*Prompt*
Include in the output exactly the lines from the opening of the data through the line containing "return points", and nothing more.

*Supplied data*
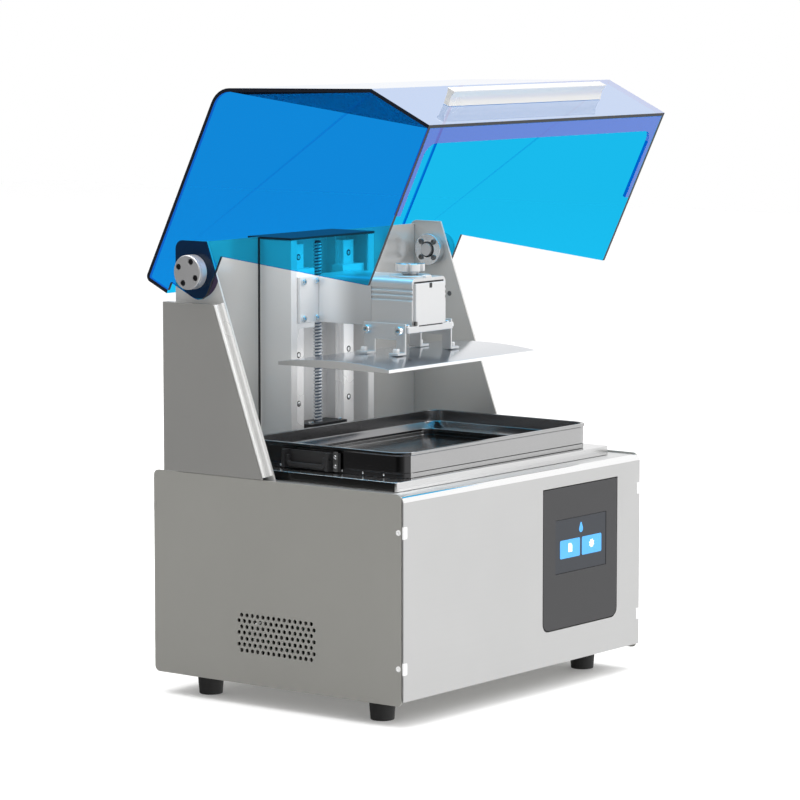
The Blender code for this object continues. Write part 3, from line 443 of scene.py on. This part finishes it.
def hexagon(flat, z, sides=24):
    """A hexagon with points along its sides, so that it joins a circle's ring."""
    points = []
    for i in range(sides):
        turn = math.tau * i / sides
        off = (turn % (math.pi / 3)) - math.pi / 6
        reach = flat / math.cos(off)
        points.append((reach * math.cos(turn), reach * math.sin(turn), z))
    return points


def screw(work, place, axis, radius, height, kind="cap"):
    """One screw head standing on place: a cap with a hex socket, a low dome with one, or a flat rivet."""
    if kind == "rivet":
        profile = [circle(radius, 0), circle(radius, height * 0.6), circle(radius * 0.8, height)]
        profile += [circle(radius * 0.45, height), circle(radius * 0.35, height * 0.45)]
    else:
        shoulder = 0.85 if kind == "cap" else 0.35
        brow = 0.9 if kind == "cap" else 0.7
        profile = [circle(radius, 0), circle(radius, height * shoulder), circle(radius * brow, height)]
        profile += [hexagon(radius * 0.45, height), hexagon(radius * 0.43, height * 0.45)]
    verts = loft(work, profile)
    turn = Vector((0, 0, 1)).rotation_difference(Vector(axis)).to_matrix().to_4x4()
    bmesh.ops.transform(work, matrix=Matrix.Translation(place) @ turn, verts=verts)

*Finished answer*
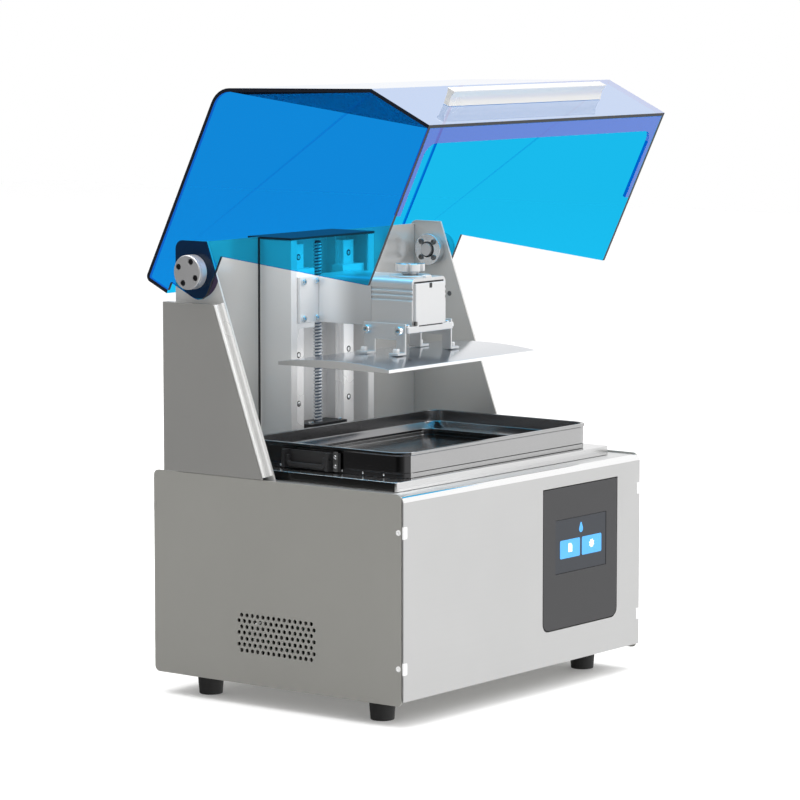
The Blender code for this object continues. Write part 3, from line 443 of scene.py on. This part finishes it.
def hexagon(flat, z, sides=24):
    """A hexagon with points along its sides, so that it joins a circle's ring."""
    points = []
    for i in range(sides):
        turn = math.tau * i / sides
        off = (turn % (math.pi / 3)) - math.pi / 6
        reach = flat / math.cos(off)
        points.append((reach * math.cos(turn), reach * math.sin(turn), z))
    return points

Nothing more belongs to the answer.